Market Capitalization Debunked
Market cap is straightforward to calculate if the two variables which include the price of one share and the number of outstanding shares are known. For instance, if Company A has a total of 50,000 shares outstanding and each trade at $8, then the market cap will be the multiple of the two variables which is $400,000.
Thus, the market cap applies more to public companies than their private counterparts. The price of the stock of the public companies is settled by the stock exchange reflecting the value on the market. For the private firms, no clear price estimate is available though there are different approaches to value the company.
The most common approach is to compare the private company with a public one that closely resembles it. Other methods of valuation include equity valuation metrics like price-to-free cash flow, price-to-book, price-to-earnings, and price-to-sales. All these alternatives come together with estimating discounted cash flow.
Market capitalization is important since it tells the company’s size which is also used as a benchmark for comparing companies. Also, it brings out the knowledge of the perception of a company by investors because the stock price reflects the amount of money that the investors are willing to pay. The amount of money investors are willing to pay shows how much confidence they have in a given company.
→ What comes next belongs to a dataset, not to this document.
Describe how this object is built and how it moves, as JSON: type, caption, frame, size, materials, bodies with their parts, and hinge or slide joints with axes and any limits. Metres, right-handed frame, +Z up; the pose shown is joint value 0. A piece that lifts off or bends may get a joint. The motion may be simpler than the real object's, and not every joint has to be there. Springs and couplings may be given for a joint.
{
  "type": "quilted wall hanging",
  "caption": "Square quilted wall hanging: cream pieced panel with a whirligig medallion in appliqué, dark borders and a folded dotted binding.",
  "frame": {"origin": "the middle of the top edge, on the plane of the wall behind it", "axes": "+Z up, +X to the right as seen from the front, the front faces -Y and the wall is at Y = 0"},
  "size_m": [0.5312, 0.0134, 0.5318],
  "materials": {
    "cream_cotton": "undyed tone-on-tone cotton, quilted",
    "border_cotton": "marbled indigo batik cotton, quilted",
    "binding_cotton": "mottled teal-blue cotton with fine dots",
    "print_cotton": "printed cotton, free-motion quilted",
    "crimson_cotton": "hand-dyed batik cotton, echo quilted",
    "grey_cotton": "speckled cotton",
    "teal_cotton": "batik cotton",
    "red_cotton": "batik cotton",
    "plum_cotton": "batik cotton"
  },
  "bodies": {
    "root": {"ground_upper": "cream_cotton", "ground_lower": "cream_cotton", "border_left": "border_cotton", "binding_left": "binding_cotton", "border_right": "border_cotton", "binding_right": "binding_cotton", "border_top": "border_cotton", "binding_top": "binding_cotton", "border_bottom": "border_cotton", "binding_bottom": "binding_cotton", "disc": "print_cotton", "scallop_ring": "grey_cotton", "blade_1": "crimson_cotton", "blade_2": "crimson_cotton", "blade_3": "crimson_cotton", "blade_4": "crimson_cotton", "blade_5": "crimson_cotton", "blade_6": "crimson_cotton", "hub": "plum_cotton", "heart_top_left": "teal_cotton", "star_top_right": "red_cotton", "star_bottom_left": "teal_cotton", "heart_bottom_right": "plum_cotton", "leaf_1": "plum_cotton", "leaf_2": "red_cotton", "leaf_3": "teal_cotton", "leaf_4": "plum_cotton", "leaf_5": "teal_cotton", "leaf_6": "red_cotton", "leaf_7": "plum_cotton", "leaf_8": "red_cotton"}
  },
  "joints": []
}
Factors That Impact Market Capitalization
Several factors, both external and internal, are known to impact the market cap of any company. These include:
- The issue of dividends – though a stock’s price may rise due to dividend payments, it may affect the share’s price in the opposite direction. A company increases the number of outstanding shares when issuing dividends which delude the value per share and causes the stock price to plunge.
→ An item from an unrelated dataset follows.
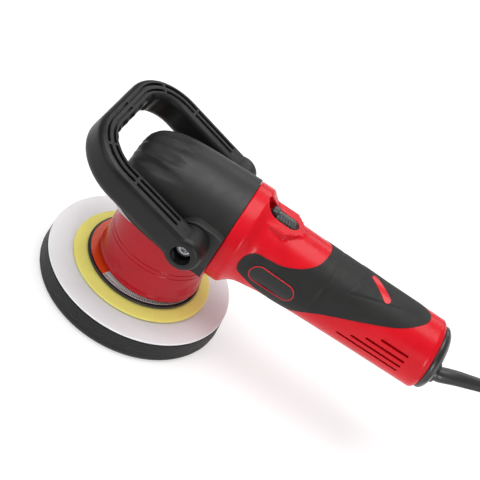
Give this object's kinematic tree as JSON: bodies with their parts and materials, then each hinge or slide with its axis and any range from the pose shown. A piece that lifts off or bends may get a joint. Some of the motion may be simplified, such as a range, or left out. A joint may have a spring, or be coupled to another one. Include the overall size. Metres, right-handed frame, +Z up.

- Change in share value – If for some reason the share price changes in any direction, the market cap is the first one to change. Such changes come when a company makes major important announcements that may affect the course of work. They may also get provoked by the external macroeconomic situations.
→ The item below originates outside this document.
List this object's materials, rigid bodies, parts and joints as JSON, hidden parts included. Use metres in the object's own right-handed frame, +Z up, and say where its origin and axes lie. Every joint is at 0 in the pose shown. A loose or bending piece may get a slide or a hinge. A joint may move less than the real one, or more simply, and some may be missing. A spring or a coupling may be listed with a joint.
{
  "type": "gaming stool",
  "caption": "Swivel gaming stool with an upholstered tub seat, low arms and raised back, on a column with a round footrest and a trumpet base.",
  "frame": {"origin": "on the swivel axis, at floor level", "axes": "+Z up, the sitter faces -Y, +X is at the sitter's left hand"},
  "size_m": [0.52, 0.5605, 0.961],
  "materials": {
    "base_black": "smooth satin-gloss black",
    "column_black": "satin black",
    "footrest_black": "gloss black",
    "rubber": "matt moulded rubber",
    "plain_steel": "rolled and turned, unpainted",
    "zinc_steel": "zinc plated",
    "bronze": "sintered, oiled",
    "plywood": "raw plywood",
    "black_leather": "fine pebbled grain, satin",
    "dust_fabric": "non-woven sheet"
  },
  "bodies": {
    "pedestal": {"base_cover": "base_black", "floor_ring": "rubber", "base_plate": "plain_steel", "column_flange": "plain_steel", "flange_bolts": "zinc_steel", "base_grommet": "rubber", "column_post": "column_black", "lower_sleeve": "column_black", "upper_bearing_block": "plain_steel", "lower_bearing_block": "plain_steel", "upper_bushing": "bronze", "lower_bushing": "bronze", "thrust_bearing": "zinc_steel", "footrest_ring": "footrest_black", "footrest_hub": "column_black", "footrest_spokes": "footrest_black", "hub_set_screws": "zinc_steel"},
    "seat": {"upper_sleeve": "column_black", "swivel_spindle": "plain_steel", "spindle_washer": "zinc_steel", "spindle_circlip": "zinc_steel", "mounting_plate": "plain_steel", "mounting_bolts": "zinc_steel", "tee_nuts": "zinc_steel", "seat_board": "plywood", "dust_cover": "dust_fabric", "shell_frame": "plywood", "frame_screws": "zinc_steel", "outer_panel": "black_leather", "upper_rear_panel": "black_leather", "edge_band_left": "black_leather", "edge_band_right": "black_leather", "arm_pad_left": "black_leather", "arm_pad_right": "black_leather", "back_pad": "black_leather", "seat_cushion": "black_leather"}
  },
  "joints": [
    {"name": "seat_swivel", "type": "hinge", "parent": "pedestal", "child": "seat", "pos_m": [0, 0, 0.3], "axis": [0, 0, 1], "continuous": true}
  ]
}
- Share Splits – If a company splits shares 2 for 1, their number doubles. Thus, the stock goes down because with more shares on the market having the same cumulative value, the price per share will invariably get halved.
- An increasing number of shares outstanding – whenever a company decides to pump more shares into circulation, the price per share plummets. That happens since the company’s market value is unchanged in the short term. But, some changes may arise in the long term.
Market Capitalization by Size
Investors use the market cap to estimate the size of the individual players to get a better feeling of the market environment. Three types of companies exist in terms of market capitalization.
- Small-cap companies – these have up to $2 billion in capitalization and they mainly include the newly established firms that possess future growth potential. Also, some businesses that were successful in the past but lost their share value significantly fall in this category as well. These companies show the attractive future potential that comes with high risks.
- Mid-cap companies – these have a market cap ranging between $2 billion and $10 billion. They have more volatile stock compared to the large-cap companies. But, it is all cut down by high growth potential that is reflected in the stock. Mid-cap companies may not be the market leaders but they are on their way to joining the leaders. Recent studies show that the mid-cap outperforms the large-cap and small-cap companies within the past 20 years.
- Large-cap companies – they have more than $10 billion in market cap and they are considered among the safest investment options because they are least exposed to financial risks. Also, they are most likely to pay dividends. Nonetheless, the return on these large-cap companies may not be the same as that on the more risky stock.
To build a stable financial portfolio, investors should apply a mix of all the above-mentioned types. That strategy reduces risks and improves returns eventually helping investors to achieve their financial goals. But, for all that to work out, an investor must start by defining their financial goals, establish time horizon, and evaluate risk tolerance. Then and only then will they have the ability to pick up a proper mix of market caps.
Myths about Market Capitalization
The definition explains that the market cap shows the company’s monetary value on the open market. Moreover, it shows the investors’ expectations based on the share price. The more they are ready to pay, the higher the share price becomes and vice versa. However, does the mark cap indicate the real value of a company?
No straightforward answer exists but the worthiness of a company could be much more complex to define than its value shown on paper. Notably, the market cap is the amount of money an investor may need to pay if they want to acquire the firm in a single transaction.
But, the market cap does not tell about the company’s internal situation. On the contrary, it represents the value that other people on the market assign it. The real value of a company is much cumbersome to assess. To get a viable solution, investors base their choices on fundamental analysis like return-on-equity and price-to-earnings.
Corporate debt, interest rates, and long-term growth potential are also considered and play a major role while deciding the company that one should invest in. These factors offer an extensive overview compared to just market cap that changes due to pressure of recession or bear market. It is also normal for a company to sometimes get overvalued or undervalued on the market.
In the case of overvaluing, a good investor sells the stock while undervaluing presents great opportunities to buy the stock. But that cannot be told from just market cap but rather from fundamental analysis.
Therefore, the market cap may be the quickest method of getting a snapshot of a company’s position on the market. But, it is inadequate to make the center of your financial decision.
Market cap is a valuable metric that assists investors to know the worth of a given company on the market at any given time. Understanding this factor may help an investor to benchmark the company against other similar companies on the market. Popular market indexes like NASDAQ are including market capitalization. they are using it as a strategy of measuring a company’s size and importance on the market.
But, the market cap should get implemented keenly in financial decisions and not overestimated because it tells something tangible about the market perception of any given company instead of its true value.